Exactly the lines from the one with "floor_pan();" to the one with "imported = [obj", both included, are to be printed again; leave out the rest.

Stored items from a collection:
****

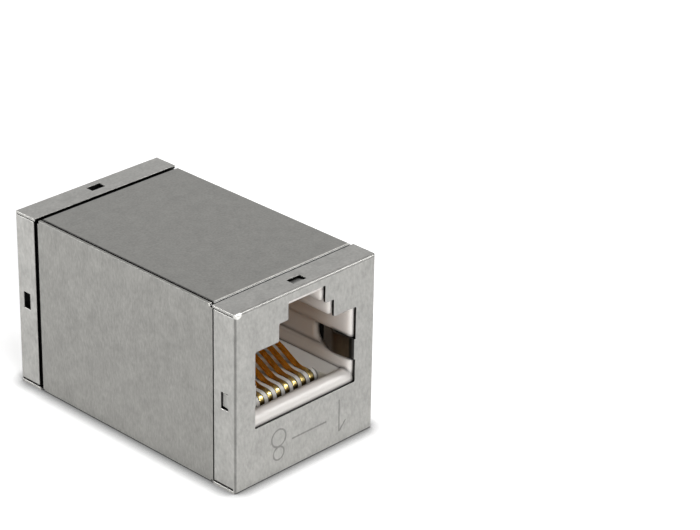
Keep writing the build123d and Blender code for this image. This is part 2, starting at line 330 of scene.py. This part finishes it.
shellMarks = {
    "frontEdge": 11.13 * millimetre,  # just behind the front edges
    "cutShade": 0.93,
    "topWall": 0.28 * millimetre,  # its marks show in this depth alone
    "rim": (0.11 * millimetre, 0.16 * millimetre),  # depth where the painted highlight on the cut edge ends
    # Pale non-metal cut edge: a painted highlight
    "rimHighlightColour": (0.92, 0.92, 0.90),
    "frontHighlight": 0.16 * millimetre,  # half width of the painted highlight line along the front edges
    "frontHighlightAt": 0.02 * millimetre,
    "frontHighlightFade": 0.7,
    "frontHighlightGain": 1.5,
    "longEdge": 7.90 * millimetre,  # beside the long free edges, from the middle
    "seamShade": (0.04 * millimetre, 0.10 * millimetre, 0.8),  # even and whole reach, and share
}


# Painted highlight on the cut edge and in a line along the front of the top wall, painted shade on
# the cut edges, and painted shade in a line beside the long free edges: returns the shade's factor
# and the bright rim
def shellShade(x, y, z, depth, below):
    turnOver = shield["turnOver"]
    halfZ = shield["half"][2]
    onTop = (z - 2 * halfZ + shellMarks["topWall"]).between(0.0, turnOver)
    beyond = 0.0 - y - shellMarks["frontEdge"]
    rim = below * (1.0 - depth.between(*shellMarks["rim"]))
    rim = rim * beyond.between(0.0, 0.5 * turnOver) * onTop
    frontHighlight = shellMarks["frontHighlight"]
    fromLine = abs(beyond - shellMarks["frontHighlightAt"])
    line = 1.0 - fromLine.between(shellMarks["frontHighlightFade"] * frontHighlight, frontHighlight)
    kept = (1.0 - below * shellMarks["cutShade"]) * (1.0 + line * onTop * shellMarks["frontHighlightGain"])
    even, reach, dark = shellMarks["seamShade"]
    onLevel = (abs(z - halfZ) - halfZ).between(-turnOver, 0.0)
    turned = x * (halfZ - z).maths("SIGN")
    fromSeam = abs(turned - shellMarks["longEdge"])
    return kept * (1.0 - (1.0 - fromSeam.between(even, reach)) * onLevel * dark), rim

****

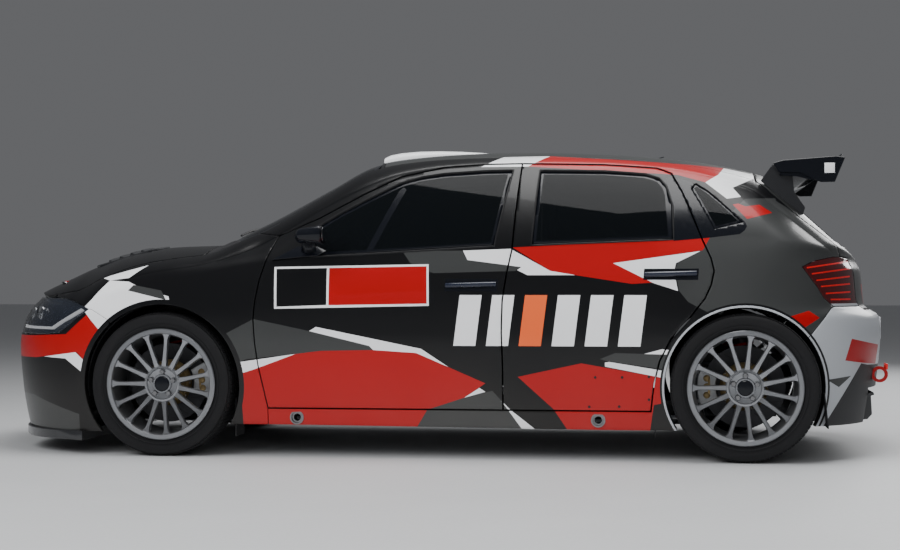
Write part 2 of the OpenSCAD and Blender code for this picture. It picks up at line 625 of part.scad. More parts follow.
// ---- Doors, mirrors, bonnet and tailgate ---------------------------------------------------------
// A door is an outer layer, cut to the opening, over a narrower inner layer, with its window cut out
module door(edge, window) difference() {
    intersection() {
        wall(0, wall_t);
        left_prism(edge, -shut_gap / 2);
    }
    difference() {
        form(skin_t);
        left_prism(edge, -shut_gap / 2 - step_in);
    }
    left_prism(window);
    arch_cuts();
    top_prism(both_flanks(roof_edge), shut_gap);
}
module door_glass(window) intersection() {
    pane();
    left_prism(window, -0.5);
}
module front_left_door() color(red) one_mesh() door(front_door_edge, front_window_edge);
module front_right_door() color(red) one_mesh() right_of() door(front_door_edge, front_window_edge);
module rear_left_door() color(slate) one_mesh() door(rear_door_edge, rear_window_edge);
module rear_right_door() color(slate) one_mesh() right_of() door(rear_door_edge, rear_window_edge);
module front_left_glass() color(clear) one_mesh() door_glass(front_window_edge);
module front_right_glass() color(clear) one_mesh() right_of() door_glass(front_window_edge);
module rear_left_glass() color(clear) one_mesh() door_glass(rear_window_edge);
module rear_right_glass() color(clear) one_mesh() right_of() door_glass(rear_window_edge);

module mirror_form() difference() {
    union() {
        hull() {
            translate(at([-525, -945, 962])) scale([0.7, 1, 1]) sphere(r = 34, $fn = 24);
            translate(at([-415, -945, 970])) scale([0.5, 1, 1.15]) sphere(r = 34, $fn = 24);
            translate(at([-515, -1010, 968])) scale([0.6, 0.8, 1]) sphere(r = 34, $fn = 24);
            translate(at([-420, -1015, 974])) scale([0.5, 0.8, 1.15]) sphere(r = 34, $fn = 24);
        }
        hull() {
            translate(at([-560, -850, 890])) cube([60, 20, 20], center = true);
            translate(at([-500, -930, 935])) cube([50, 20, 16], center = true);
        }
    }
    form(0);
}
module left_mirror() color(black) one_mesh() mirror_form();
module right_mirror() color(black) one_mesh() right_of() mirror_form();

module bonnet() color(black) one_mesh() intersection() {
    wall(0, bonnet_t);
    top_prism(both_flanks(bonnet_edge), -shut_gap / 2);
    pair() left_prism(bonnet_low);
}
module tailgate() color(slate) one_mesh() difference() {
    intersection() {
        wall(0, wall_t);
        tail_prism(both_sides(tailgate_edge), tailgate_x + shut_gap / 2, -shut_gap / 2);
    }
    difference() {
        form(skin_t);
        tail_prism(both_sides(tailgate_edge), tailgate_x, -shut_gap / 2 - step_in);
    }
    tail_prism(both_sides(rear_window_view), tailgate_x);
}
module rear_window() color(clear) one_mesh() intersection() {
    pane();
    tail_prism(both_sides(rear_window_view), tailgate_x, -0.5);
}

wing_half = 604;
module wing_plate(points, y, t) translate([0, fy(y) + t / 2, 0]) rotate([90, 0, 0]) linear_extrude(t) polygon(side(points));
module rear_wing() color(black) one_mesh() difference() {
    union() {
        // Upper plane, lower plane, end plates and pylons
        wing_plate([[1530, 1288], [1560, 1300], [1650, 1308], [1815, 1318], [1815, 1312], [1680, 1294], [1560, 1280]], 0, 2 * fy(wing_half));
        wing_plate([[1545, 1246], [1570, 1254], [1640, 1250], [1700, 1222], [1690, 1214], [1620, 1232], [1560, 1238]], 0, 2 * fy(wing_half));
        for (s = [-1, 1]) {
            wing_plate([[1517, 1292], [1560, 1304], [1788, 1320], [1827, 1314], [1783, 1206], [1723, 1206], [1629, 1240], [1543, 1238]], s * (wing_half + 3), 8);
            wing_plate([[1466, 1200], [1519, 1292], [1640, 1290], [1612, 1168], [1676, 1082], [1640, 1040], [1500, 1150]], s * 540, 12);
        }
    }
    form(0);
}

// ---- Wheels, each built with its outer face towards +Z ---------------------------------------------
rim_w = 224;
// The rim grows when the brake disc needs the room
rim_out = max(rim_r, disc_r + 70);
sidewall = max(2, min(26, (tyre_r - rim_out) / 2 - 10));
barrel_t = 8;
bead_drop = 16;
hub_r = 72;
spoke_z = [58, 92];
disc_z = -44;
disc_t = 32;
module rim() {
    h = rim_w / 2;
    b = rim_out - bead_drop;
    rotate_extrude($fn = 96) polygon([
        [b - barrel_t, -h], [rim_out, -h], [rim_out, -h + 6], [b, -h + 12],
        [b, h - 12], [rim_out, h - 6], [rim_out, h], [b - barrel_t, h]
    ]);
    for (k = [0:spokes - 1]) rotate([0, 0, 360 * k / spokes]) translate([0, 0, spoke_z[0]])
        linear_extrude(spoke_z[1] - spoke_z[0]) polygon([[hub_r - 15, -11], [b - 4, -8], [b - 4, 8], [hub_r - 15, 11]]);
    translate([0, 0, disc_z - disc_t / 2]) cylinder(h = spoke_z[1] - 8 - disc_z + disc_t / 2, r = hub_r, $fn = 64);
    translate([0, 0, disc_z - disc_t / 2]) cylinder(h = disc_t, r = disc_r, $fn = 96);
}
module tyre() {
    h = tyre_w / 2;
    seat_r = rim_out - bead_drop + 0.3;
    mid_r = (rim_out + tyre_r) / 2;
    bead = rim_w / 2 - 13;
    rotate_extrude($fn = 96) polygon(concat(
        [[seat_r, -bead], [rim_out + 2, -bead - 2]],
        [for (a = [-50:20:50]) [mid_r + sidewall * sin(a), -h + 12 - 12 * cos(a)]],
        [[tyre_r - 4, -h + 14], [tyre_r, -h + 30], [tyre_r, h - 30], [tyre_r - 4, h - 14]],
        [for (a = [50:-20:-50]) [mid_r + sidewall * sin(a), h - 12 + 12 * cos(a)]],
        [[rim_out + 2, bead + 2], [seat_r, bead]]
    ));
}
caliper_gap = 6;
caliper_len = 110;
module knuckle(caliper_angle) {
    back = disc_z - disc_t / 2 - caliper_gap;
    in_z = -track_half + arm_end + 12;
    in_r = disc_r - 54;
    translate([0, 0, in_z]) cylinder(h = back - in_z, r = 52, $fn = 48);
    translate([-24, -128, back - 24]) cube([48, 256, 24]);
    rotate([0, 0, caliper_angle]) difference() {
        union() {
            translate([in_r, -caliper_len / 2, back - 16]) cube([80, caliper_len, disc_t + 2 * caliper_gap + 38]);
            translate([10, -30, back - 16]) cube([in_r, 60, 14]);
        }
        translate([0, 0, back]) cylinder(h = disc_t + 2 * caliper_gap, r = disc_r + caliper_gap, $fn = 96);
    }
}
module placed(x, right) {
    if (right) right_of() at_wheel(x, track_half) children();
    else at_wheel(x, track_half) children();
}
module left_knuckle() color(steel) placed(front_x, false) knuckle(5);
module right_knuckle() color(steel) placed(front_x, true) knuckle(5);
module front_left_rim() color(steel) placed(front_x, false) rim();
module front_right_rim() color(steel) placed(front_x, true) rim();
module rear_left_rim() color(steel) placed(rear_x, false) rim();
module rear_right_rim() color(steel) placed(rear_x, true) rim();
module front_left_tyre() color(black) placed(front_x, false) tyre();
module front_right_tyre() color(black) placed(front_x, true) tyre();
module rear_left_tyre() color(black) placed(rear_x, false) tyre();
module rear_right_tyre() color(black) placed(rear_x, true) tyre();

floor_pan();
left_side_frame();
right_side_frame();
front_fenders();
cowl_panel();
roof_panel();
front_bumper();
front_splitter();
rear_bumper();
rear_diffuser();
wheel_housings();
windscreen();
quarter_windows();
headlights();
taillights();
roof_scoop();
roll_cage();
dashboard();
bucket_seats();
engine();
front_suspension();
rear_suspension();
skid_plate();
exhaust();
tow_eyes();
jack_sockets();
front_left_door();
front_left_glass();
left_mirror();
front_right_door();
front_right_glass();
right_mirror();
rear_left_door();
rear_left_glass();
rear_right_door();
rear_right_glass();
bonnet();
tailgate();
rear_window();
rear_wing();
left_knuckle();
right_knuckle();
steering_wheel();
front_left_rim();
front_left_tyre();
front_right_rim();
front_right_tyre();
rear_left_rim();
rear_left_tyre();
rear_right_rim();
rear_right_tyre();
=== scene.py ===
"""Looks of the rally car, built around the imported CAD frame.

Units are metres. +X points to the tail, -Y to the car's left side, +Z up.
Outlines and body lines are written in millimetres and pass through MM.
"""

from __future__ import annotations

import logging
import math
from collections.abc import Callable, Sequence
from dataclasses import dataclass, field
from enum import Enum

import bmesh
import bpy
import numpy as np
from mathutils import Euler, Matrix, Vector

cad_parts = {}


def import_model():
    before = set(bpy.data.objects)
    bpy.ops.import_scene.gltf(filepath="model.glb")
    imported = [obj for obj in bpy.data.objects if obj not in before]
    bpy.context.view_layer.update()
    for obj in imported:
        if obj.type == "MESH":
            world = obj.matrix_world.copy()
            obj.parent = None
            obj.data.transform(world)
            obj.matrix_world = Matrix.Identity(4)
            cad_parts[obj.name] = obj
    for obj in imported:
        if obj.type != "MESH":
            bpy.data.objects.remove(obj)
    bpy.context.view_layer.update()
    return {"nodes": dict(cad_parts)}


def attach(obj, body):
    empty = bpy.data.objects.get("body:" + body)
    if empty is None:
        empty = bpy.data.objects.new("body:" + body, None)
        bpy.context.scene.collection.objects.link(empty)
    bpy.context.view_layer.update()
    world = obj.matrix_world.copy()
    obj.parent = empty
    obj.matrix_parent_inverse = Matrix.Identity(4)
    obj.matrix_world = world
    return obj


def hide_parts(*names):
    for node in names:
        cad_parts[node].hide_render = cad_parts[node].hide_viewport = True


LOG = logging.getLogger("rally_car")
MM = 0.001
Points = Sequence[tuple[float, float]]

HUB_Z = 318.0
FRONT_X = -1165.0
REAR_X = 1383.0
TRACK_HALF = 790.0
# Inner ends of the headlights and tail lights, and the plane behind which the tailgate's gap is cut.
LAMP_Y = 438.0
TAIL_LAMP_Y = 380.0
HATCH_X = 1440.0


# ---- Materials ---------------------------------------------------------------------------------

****

THE COMPLETED TASK:
floor_pan();
left_side_frame();
right_side_frame();
front_fenders();
cowl_panel();
roof_panel();
front_bumper();
front_splitter();
rear_bumper();
rear_diffuser();
wheel_housings();
windscreen();
quarter_windows();
headlights();
taillights();
roof_scoop();
roll_cage();
dashboard();
bucket_seats();
engine();
front_suspension();
rear_suspension();
skid_plate();
exhaust();
tow_eyes();
jack_sockets();
front_left_door();
front_left_glass();
left_mirror();
front_right_door();
front_right_glass();
right_mirror();
rear_left_door();
rear_left_glass();
rear_right_door();
rear_right_glass();
bonnet();
tailgate();
rear_window();
rear_wing();
left_knuckle();
right_knuckle();
steering_wheel();
front_left_rim();
front_left_tyre();
front_right_rim();
front_right_tyre();
rear_left_rim();
rear_left_tyre();
rear_right_rim();
rear_right_tyre();
=== scene.py ===
"""Looks of the rally car, built around the imported CAD frame.

Units are metres. +X points to the tail, -Y to the car's left side, +Z up.
Outlines and body lines are written in millimetres and pass through MM.
"""

from __future__ import annotations

import logging
import math
from collections.abc import Callable, Sequence
from dataclasses import dataclass, field
from enum import Enum

import bmesh
import bpy
import numpy as np
from mathutils import Euler, Matrix, Vector

cad_parts = {}


def import_model():
    before = set(bpy.data.objects)
    bpy.ops.import_scene.gltf(filepath="model.glb")
    imported = [obj for obj in bpy.data.objects if obj not in before]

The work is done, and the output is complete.